- _Input for this task_:
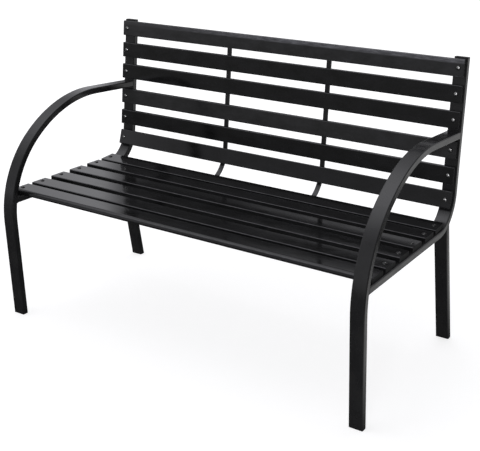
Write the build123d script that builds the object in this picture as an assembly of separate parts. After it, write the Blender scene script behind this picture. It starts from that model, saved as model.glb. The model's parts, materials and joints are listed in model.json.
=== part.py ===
from build123d import *
import math
import os

# A slatted garden bench. Two bent steel side frames carry six seat slats and six back slats of
# painted wood, held by a bolt at each end and by two bent flat bars in the middle.
# X runs along the bench, the sitter faces -Y and Z is up. Sizes are in millimetres and degrees.
# The origin is on the floor, under the middle of the bench's box.

# Frame tube: rectangular steel tube, its wide side across the bench
BENCH_LENGTH = 1220.0
TUBE_WIDTH = 40.0
TUBE_DEPTH = 20.0
TUBE_WALL = 1.5
TUBE_CORNER = 3.0
WELD_GAP = 0.2          # root gap between a cut tube end and the tube it is welded to

# Front leg and arm, one tube, read in the side view along its middle line
FRONT_LEG_LEAN = 4.0
FRONT_LEG_STRAIGHT = 312.0
ARM_FRONT_RADIUS = 300.0
ARM_FRONT_ANGLE = 54.3
ARM_TOP_RADIUS = 405.5
ARM_TOP_ANGLE = 43.2

# Seat rail and back upright, one tube. Places on it are read along its upper face
RAIL_HEIGHT = 393.8     # upper face of the rail over the front of the front foot
RAIL_FALL = 0.92        # the seat falls to the rear
RAIL_REACH = 551.0      # from over the front foot to the corner that the bend rounds off
BACK_LEAN = 4.03
BACK_RISE = 481.3       # from that corner to the top of the upright
BEND_RADIUS = 94.0      # on the sitter's side

# Rear leg
REAR_FOOT_SETBACK = 593.1   # from the front of the front foot to the front of the rear foot
REAR_LEG_RAKE = 11.83

# Plastic plugs in the open tube ends
PLUG_FLANGE = 2.5
PLUG_INSERT = 16.0
PLUG_WALL = 1.8
PLUG_CLEARANCE = 0.25

# Slats
SLAT_END_INSET = 4.0    # from a slat's end to the outside of the side frame
SLAT_THICKNESS = 15.0
SLAT_ARRIS = 2.5
SEAT_SLAT_WIDTH = 60.0
SEAT_SLAT_GAP = 26.0
SEAT_END_GAP = 15.0     # the narrower gap behind the front slat and before the last one
FRONT_SLAT_WIDTH = 65.0
FRONT_SLAT_START = 20.5     # nose of the front slat, along the rail
FRONT_SLAT_NOSE = 11.5      # radius of its rounded front edge
BACK_SLAT_WIDTH = 50.0
BACK_SLAT_GAP = 24.0
ARM_SLAT_GAP = 36.5     # the wider gap that the arm reaches through
TOP_SLAT_DROP = 4.5     # from the top of the upright to the top slat
SLATS_ABOVE_ARM = 3
SLATS_BELOW_ARM = 3
SEAT_SLATS = 6

# Bolts, one at each slat end, with a hexagon nut behind the tube
BOLT_SHANK = 6.0
BOLT_HEAD = 13.0
BOLT_HEAD_HEIGHT = 3.2
BOLT_HEAD_RIM = 0.7
BOLT_SOCKET = 4.0
BOLT_SOCKET_DEPTH = 2.0
BOLT_TIP = 2.0          # how far the bolt stands out of its nut
BOLT_CLEARANCE = 0.3    # round the shank in wood and steel
FRONT_BOLT_SETBACK = 24.5   # bolt of the front slat, from its nose
NUT_ACROSS_FLATS = 10.0
NUT_HEIGHT = 5.0
NUT_CLEARANCE = 0.15    # between the plain shank and the nut's bore
NUT_SEAT = 0.1          # left between a nut and the tube, for the bend's curve

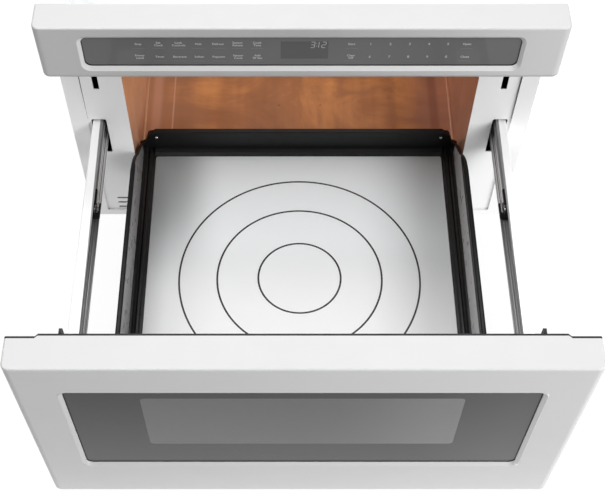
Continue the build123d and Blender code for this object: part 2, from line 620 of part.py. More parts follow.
with BuildPart() as drawer_front:
    with BuildSketch(Plane.XY.offset(DRAWER_Z0)) as s:
        with BuildLine():
            Polyline((-HALF_W, D), (HALF_W, D), (HALF_W, D + END_D), (STEP_X1, D + END_D), (STEP_X0, D + MID_D),
                     (-STEP_X0, D + MID_D), (-STEP_X1, D + END_D), (-HALF_W, D + END_D), close=True)
        make_face()
        fillet(s.vertices().group_by(Axis.Y)[0], CORNER_R)
    extrude(amount=DRAWER_H)
    top = drawer_front.faces().sort_by(Axis.Z)[-1].edges().filter_by(lambda e: e.center().Y < D + END_D - 3)
    low = drawer_front.faces().sort_by(Axis.Z)[0].edges().filter_by(lambda e: e.center().Y < D + END_D - 3)
    fillet(top, 2.4)
    fillet(low, 3.5)
    block(-299.7, 299.7, D + FACE_T, D + MID_D + 1, DRAWER_Z0 + 3.5, DRAWER_Z0 + DRAWER_H - 3.5, mode=Mode.SUBTRACT)
    block(-280, 280, D + END_D, D + MID_D + 1, DRAWER_Z0 - 1, LIP_Z, mode=Mode.SUBTRACT)
    with BuildSketch(at_y(D)):
        with Locations((0, (GLASS_Z[0] + GLASS_Z[1]) / 2)):
            RectangleRounded(2 * GLASS_HALF + 8, GLASS_Z[1] - GLASS_Z[0] + 8, 11)
    with BuildSketch(at_y(D + BEVEL_D)):
        with Locations((0, (GLASS_Z[0] + GLASS_Z[1]) / 2)):
            RectangleRounded(2 * GLASS_HALF, GLASS_Z[1] - GLASS_Z[0], 7.5)
    loft(mode=Mode.SUBTRACT)
    with BuildSketch(at_y(D + BEVEL_D)):
        with Locations((0, (GLASS_Z[0] + GLASS_Z[1]) / 2)):
            RectangleRounded(2 * GLASS_HALF, GLASS_Z[1] - GLASS_Z[0], 7.5)
    extrude(amount=-1, mode=Mode.SUBTRACT)
drawer_front.part.label = "drawer_front"
export_step(drawer_front.part, "parts/drawer_front.step")

with BuildPart() as door_glass:
    with BuildSketch(at_y(D + FACE_T)):
        with Locations((0, (GLASS_Z[0] + GLASS_Z[1]) / 2)):
            RectangleRounded(518, 199, 8)
    extrude(amount=-GLASS_T)
door_glass.part.label = "door_glass"
export_step(door_glass.part, "parts/door_glass.step")

# Window screen behind the door glass.
with BuildPart() as window_screen:
    block(-180, 180, D + 8, D + 8.8, 129, 261)
window_screen.part.label = "window_screen"
export_step(window_screen.part, "parts/window_screen.step")

# Inner frame of the drawer front: a pressed panel with a rim and an open tunnel from the screen to the inner window.
with BuildPart() as door_inner_frame:
    block(-292, 292, D + 24, D + 25.5, 16, 316)
    for s in (-1, 1):
        block(s * 290.5, s * 292, D + 25.5, D + END_D, 16, 316)
    block(-290.5, 290.5, D + 25.5, D + END_D, 16, 17.5)
    block(-290.5, 290.5, D + 25.5, D + END_D, 314.5, 316)
    block(-177.5, 177.5, D + 8.8, D + END_D, 131.5, 258.5)
    block(-176, 176, D + 8, D + END_D + 1, 133, 257, mode=Mode.SUBTRACT)
door_inner_frame.part.label = "door_inner_frame"
export_step(door_inner_frame.part, "parts/door_inner_frame.step")

with BuildPart() as inner_window:
    block(-180, 180, D + MID_D - 3, D + MID_D, 129, 261)
inner_window.part.label = "inner_window"
export_step(inner_window.part, "parts/inner_window.step")

# Black back plate: closes the front from behind and seats on the face plate.
with BuildPart() as door_back_plate:
    with BuildSketch(Plane.XY.offset(DRAWER_Z0)):
        with BuildLine():
            Polyline((-HALF_W, D + END_D), (-STEP_X1, D + END_D), (-STEP_X0, D + MID_D), (STEP_X0, D + MID_D), (STEP_X1, D + END_D),
                     (HALF_W, D + END_D), (HALF_W, D + END_D + SEAL_T), (STEP_X1 - 0.6, D + END_D + SEAL_T), (STEP_X0 - 0.6, D + MID_D + SEAL_T),
                     (-STEP_X0 + 0.6, D + MID_D + SEAL_T), (-STEP_X1 + 0.6, D + END_D + SEAL_T), (-HALF_W, D + END_D + SEAL_T), close=True)
        make_face()
    extrude(amount=DRAWER_H)
    fillet(door_back_plate.edges().filter_by(Axis.Y).filter_by(lambda e: abs(e.center().X) > 300), 2.5)
    block(-280, 280, D + END_D + SEAL_T, D + MID_D + SEAL_T + 1, DRAWER_Z0 - 1, LIP_Z, mode=Mode.SUBTRACT)
    block(-STEP_X1, STEP_X1, D + END_D, D + END_D + SEAL_T, DRAWER_Z0, LIP_Z + SEAL_T)
    block(-STEP_X0 + 0.6, STEP_X0 - 0.6, D + END_D, D + MID_D + SEAL_T, LIP_Z, LIP_Z + SEAL_T)
    block(-WINDOW_HALF, WINDOW_HALF, D + 38, D + 44, WINDOW_Z[0], WINDOW_Z[1], mode=Mode.SUBTRACT)
    for s in (-1, 1):
        block(s * 253.4, s * 267.9, D + 36, D + 44, 153.4, 201.1, mode=Mode.SUBTRACT)
    block(-8, 8, D + 36, D + 44, 40.8, 59, mode=Mode.SUBTRACT)
door_back_plate.part.label = "door_back_plate"
export_step(door_back_plate.part, "parts/door_back_plate.step")

BACK = MID_D + SEAL_T                    # back of the drawer front, 42 mm

# Latch hooks on the back plate.
with BuildPart() as latch_hooks:
    for s in (-1, 1):
        with BuildSketch(Plane.YZ.offset(s * 253.7 - 1.6)):
            with BuildLine():
                Polyline((D + BACK, 270), (D + BACK + 4, 272), (D + BACK + 15, 274), (D + BACK + 15, 270.5), (D + BACK + 21, 270.5),
                         (D + BACK + 24, 274), (D + BACK + 24, 292.8), (D + BACK + 22.5, 295.0), (D + BACK + 17, 295.0), (D + BACK + 8, 287),
                         (D + BACK + 4, 287), (D + BACK, 291), close=True)
            make_face()
        extrude(amount=3.2)
latch_hooks.part.label = "latch_hooks"
export_step(latch_hooks.part, "parts/latch_hooks.step")

# Side walls of the drawer box: thin skin, thick rim, sloping down at the rear.
with BuildPart() as drawer_side_right:
    with BuildSketch(Plane.YZ.offset(WALL_IN)):
        with BuildLine():
            Polyline((D + BACK, BOX_Z0), (D + BACK, WALL_TOP), (D + 372, WALL_TOP))
            ThreePointArc((D + 372, WALL_TOP), (D + 398, 160.5), (D + 420, 143.5))
            Polyline((D + 420, 143.5), (D + BOX_REAR, 113), (D + BOX_REAR, BOX_Z0), (D + BACK, BOX_Z0))
        make_face()
    extrude(amount=WALL_OUT - WALL_IN)
    with BuildSketch(Plane.YZ.offset(WALL_IN + 3)):
        with BuildLine():
            Polyline((D + BACK - 1, BOX_Z0 - 1), (D + BACK - 1, WALL_TOP - 9), (D + 369, WALL_TOP - 9))
            ThreePointArc((D + 369, WALL_TOP - 9), (D + 393, 152.2), (D + 414, 136))
            Polyline((D + 414, 136), (D + BOX_REAR + 1, 102.5), (D + BOX_REAR + 1, BOX_Z0 - 1), (D + BACK - 1, BOX_Z0 - 1))
        make_face()
    extrude(amount=10, mode=Mode.SUBTRACT)
    rim = drawer_side_right.edges().filter_by(lambda e: e.center().Z > 113.5 and (abs(e.center().X - WALL_OUT) < 0.01 or abs(e.center().X - WALL_IN) < 0.01)
                                              and e.length > 25 and e.center().Y > D + BACK + 5 and e.center().Y < D + BOX_REAR - 5)
    fillet([e for e in rim if e.center().Z > 100 + (D + BOX_REAR - e.center().Y) * 0.2], 2.2)
drawer_side_right.part.label = "drawer_side_right"
export_step(drawer_side_right.part, "parts/drawer_side_right.step")

with BuildPart() as drawer_side_left:
    mirror(drawer_side_right.part, about=Plane.YZ)
drawer_side_left.part.label = "drawer_side_left"
export_step(drawer_side_left.part, "parts/drawer_side_left.step")

# Rear wall, lower at its stepped corners.
with BuildPart() as drawer_rear_wall:
    with BuildSketch(at_y(D + BOX_REAR)):
        with BuildLine():
            Polyline((-219, BOX_Z0), (-219, 108), (-211.2, 112), (-205.6, 128.6), (-203.4, 130.6), (-198.6, 131.2), (-194.8, REAR_TOP),
                     (194.8, REAR_TOP), (198.6, 131.2), (203.4, 130.6), (205.6, 128.6), (211.2, 112), (219, 108), (219, BOX_Z0), close=True)
        make_face()
    extrude(amount=-REAR_T)
    fillet(drawer_rear_wall.edges().filter_by(Axis.X).filter_by(lambda e: e.center().Z > 134), 1.5)
drawer_rear_wall.part.label = "drawer_rear_wall"
export_step(drawer_rear_wall.part, "parts/drawer_rear_wall.step")

# Drawer base: floor sheet, grooved ledges round the tray, cross ribs under it.
with BuildPart() as drawer_base:
    block(-WALL_IN, WALL_IN, D + BACK, D + BOX_REAR, BOX_Z0, 83)
    for s in (-1, 1):
        with BuildSketch(at_y(D + BACK)):
            with BuildLine():
                Polyline(*[(s * x, z) for x, z in ((213, 82), (213, 106.5), (210.5, 106.2), (208.8, 102.6), (206.8, 101.2), (204.6, 102.8),
                                                   (202.4, 102.6), (200.4, 99.4), (197.2, 98.6), (197.2, 82))], close=True)
            make_face()
        extrude(amount=-(BOX_REAR - BACK))
    with BuildSketch(Plane.YZ.offset(-198)):
        with BuildLine():
            Polyline((D + BOX_REAR, 82), (D + BOX_REAR, 105.5), (D + 460, 105), (D + 457.5, 101), (D + 453.4, 98.6), (D + 453.4, 82), close=True)
        make_face()
    extrude(amount=396)
    for y in (60, 150, 240, 330, 430):
        block(-198, 198, D + y, D + y + 6, 82, 93)
drawer_base.part.label = "drawer_base"
export_step(drawer_base.part, "parts/drawer_base.step")

# Flat ceramic floor of the drawer.
with BuildPart() as ceramic_tray:
    with BuildSketch(Plane.XY.offset(93)):
        with Locations((0, D + (42.4 + 453.2) / 2)):
            RectangleRounded(394, 453.2 - 42.4, 3)
    extrude(amount=TRAY_Z - 93)
    chamfer(ceramic_tray.faces().sort_by(Axis.Z)[-1].edges(), 0.5)
ceramic_tray.part.label = "ceramic_tray"
export_step(ceramic_tray.part, "parts/ceramic_tray.step")

# Drive rack under the drawer, teeth downwards.
pitch = math.pi * MODULE
rack_pts = [(D + 25.5, 57.5), (D + 25.5, PITCH_Z + 1.25 * MODULE)]
n0 = math.ceil((D + 50 - PINION_Y) / pitch)
n1 = math.floor((D + 466 - PINION_Y) / pitch)
tan20 = math.tan(math.radians(20))
for n in range(n0, n1 + 1):
    yc = PINION_Y + n * pitch
    hw = pitch / 4 - 0.11
    up, dn = 1.25 * MODULE, 0.92 * MODULE
    rack_pts += [(yc - hw - up * tan20, PITCH_Z + up), (yc - hw + dn * tan20, PITCH_Z - dn), (yc + hw - dn * tan20, PITCH_Z - dn), (yc + hw + up * tan20, PITCH_Z + up)]
rack_pts += [(D + 470, PITCH_Z + 1.25 * MODULE), (D + 470, 57.5)]
with BuildPart() as drive_rack:
    with BuildSketch(Plane.YZ.offset(-5.5)):
        with BuildLine():
            Polyline(*rack_pts, close=True)
        make_face()
    extrude(amount=11)
drive_rack.part.label = "drive_rack"
export_step(drive_rack.part, "parts/drive_rack.step")

# Screws of the drawer: two in the rear corners, two in each rail foot.
with BuildPart() as drawer_screws:
    for x in (-194.5, 194.5):
        rod_y(x, 124.5, D + BOX_REAR - 1.6, D + BOX_REAR, 3)
    for s in (-1, 1):
        for z in (165, 190):
            rod_y(s * 277, z, D + 27, D + 29.5, 3.5)
drawer_screws.part.label = "drawer_screws"
export_step(drawer_screws.part, "parts/drawer_screws.step")
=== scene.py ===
import bpy
import bmesh
import math
from mathutils import Matrix, Vector


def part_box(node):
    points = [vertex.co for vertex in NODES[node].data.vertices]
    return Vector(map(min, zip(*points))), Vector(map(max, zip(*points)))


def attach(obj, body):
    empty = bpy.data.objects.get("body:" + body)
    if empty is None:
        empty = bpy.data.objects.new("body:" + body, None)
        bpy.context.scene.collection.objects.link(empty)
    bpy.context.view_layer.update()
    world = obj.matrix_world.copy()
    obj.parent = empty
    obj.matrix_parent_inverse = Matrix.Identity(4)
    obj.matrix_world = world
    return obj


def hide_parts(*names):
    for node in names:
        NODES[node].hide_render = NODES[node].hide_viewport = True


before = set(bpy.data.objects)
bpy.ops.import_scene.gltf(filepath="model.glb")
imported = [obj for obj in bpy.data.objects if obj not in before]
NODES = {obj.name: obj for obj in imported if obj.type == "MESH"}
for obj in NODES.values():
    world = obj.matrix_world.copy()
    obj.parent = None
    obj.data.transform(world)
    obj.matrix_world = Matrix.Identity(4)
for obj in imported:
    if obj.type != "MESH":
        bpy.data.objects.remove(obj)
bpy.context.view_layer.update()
MM = 0.001
scene = bpy.context.scene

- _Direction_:
Every line from the one holding "for node in" through the final line of the listing must be echoed exactly; leave out all other lines.

- _Written response_:
    for node in names:
        NODES[node].hide_render = NODES[node].hide_viewport = True


before = set(bpy.data.objects)
bpy.ops.import_scene.gltf(filepath="model.glb")
imported = [obj for obj in bpy.data.objects if obj not in before]
NODES = {obj.name: obj for obj in imported if obj.type == "MESH"}
for obj in NODES.values():
    world = obj.matrix_world.copy()
    obj.parent = None
    obj.data.transform(world)
    obj.matrix_world = Matrix.Identity(4)
for obj in imported:
    if obj.type != "MESH":
        bpy.data.objects.remove(obj)
bpy.context.view_layer.update()
MM = 0.001
scene = bpy.context.scene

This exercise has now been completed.